Task to complete: Pick every line from the data that holds the word "members".

====

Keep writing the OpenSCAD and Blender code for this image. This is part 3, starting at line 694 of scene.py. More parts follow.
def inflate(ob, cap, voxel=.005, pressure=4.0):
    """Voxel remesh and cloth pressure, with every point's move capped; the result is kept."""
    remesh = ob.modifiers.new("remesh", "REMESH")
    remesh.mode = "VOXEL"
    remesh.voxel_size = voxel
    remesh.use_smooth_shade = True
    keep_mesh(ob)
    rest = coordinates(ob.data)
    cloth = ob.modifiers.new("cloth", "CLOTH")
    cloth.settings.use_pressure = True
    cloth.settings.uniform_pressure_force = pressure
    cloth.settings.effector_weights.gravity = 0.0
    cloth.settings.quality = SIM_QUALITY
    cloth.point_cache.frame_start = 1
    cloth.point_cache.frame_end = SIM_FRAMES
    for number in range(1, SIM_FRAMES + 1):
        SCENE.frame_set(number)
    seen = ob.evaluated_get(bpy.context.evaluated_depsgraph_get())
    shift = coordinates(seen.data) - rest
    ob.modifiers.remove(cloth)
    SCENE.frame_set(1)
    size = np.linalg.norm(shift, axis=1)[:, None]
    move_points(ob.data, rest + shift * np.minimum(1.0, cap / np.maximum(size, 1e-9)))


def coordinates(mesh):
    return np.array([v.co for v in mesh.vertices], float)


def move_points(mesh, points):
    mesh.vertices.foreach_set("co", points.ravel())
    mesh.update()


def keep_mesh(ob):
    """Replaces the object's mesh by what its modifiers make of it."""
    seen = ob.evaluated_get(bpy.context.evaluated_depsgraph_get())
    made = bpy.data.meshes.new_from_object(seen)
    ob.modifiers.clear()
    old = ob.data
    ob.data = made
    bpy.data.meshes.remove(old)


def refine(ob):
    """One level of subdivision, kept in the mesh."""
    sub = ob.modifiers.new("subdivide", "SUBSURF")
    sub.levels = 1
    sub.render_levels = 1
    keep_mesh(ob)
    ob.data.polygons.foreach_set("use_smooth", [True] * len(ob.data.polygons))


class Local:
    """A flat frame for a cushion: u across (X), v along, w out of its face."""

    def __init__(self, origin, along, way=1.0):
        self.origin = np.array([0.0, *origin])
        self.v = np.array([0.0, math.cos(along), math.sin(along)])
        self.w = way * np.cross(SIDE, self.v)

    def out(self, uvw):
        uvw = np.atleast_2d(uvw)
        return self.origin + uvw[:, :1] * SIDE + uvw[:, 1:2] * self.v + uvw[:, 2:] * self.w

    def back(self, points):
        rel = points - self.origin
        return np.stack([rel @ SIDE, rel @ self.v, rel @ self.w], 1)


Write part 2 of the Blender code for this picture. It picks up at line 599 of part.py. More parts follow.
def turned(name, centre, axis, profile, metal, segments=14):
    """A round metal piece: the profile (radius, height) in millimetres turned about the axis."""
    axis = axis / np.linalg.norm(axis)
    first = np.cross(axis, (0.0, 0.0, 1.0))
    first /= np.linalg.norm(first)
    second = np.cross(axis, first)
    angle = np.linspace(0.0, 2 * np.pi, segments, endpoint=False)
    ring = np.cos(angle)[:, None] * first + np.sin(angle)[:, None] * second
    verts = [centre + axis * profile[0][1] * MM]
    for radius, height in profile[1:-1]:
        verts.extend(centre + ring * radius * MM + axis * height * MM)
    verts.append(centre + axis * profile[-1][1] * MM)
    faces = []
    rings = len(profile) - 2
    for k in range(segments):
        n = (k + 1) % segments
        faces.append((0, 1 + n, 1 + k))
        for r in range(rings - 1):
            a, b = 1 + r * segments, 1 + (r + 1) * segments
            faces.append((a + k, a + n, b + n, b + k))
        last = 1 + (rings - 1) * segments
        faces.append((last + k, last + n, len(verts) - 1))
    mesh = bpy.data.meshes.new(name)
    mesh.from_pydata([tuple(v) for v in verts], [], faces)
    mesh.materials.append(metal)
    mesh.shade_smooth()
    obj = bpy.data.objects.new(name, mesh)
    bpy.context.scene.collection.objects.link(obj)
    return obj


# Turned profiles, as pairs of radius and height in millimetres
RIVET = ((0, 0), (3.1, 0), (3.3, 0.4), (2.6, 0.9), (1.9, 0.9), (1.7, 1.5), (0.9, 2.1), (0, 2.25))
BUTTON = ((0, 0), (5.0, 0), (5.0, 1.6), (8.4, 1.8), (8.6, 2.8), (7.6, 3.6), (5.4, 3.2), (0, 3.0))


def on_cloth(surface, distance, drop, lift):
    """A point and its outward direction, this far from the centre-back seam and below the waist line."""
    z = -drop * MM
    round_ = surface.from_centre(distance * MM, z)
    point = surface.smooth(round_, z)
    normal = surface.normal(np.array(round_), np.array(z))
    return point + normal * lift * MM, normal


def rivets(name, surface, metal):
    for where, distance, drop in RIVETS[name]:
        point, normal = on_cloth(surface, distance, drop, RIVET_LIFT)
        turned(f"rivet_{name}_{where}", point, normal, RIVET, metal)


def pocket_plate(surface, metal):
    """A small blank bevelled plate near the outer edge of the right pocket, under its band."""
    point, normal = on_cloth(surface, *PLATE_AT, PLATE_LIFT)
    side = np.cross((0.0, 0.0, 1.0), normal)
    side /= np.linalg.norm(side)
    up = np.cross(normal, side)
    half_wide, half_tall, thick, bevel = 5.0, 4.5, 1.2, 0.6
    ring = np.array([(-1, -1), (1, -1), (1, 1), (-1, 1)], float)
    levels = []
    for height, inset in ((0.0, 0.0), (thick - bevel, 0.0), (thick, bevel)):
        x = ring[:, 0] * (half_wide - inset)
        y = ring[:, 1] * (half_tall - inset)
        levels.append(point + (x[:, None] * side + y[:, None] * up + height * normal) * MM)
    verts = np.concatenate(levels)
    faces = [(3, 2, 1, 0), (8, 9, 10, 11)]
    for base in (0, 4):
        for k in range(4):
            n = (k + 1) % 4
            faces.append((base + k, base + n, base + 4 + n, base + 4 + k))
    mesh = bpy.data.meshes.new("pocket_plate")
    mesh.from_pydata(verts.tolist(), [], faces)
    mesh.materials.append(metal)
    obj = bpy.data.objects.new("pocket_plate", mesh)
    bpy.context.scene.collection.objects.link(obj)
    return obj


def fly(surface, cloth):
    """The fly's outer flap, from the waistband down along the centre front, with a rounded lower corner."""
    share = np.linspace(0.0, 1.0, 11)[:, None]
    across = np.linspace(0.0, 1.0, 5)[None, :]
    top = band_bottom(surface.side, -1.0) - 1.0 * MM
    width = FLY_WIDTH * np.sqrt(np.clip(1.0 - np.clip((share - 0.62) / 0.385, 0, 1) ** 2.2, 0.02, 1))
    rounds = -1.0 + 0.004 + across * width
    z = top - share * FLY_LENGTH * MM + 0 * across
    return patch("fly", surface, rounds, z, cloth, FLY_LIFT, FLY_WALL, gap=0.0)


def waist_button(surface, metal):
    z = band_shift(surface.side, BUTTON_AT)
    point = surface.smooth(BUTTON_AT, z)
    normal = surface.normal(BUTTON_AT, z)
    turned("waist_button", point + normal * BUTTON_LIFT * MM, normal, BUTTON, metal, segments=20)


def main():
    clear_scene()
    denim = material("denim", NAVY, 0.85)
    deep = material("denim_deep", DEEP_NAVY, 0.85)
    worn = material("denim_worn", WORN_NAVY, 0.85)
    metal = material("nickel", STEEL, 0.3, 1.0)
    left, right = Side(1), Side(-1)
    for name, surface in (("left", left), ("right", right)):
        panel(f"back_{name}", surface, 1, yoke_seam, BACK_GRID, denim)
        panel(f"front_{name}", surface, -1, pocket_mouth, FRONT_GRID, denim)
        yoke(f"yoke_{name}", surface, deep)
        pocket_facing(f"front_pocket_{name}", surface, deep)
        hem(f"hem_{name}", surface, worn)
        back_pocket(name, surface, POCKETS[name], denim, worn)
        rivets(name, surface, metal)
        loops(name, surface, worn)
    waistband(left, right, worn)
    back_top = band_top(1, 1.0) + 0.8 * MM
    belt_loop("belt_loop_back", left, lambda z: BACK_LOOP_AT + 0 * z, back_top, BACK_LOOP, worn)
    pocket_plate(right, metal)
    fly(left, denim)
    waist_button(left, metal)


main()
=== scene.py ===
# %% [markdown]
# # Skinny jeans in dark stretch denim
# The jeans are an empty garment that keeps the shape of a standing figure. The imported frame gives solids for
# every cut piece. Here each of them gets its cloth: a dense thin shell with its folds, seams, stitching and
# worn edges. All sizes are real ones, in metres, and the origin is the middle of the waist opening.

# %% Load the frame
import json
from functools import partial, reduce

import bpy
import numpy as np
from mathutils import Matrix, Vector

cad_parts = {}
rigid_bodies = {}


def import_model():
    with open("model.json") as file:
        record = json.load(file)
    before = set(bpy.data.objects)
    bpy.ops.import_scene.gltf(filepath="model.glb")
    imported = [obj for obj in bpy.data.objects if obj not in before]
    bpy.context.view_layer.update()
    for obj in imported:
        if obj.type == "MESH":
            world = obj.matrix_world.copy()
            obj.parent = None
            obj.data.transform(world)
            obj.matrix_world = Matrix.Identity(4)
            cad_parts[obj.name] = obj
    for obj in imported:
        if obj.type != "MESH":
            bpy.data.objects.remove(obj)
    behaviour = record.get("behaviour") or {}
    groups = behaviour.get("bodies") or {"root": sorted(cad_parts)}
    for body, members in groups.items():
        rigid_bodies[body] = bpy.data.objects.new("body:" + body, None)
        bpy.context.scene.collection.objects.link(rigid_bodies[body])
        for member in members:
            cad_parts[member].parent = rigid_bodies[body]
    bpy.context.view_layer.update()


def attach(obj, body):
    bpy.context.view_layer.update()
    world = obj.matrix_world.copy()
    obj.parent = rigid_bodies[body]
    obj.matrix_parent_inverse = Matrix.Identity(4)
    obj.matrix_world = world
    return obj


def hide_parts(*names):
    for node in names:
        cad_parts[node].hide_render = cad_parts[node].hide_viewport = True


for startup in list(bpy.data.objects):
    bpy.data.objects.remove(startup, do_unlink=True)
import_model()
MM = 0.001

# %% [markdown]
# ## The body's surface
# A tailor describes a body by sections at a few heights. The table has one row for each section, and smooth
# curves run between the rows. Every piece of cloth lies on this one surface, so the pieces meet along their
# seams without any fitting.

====

Full response:
    for body, members in groups.items():
        for member in members:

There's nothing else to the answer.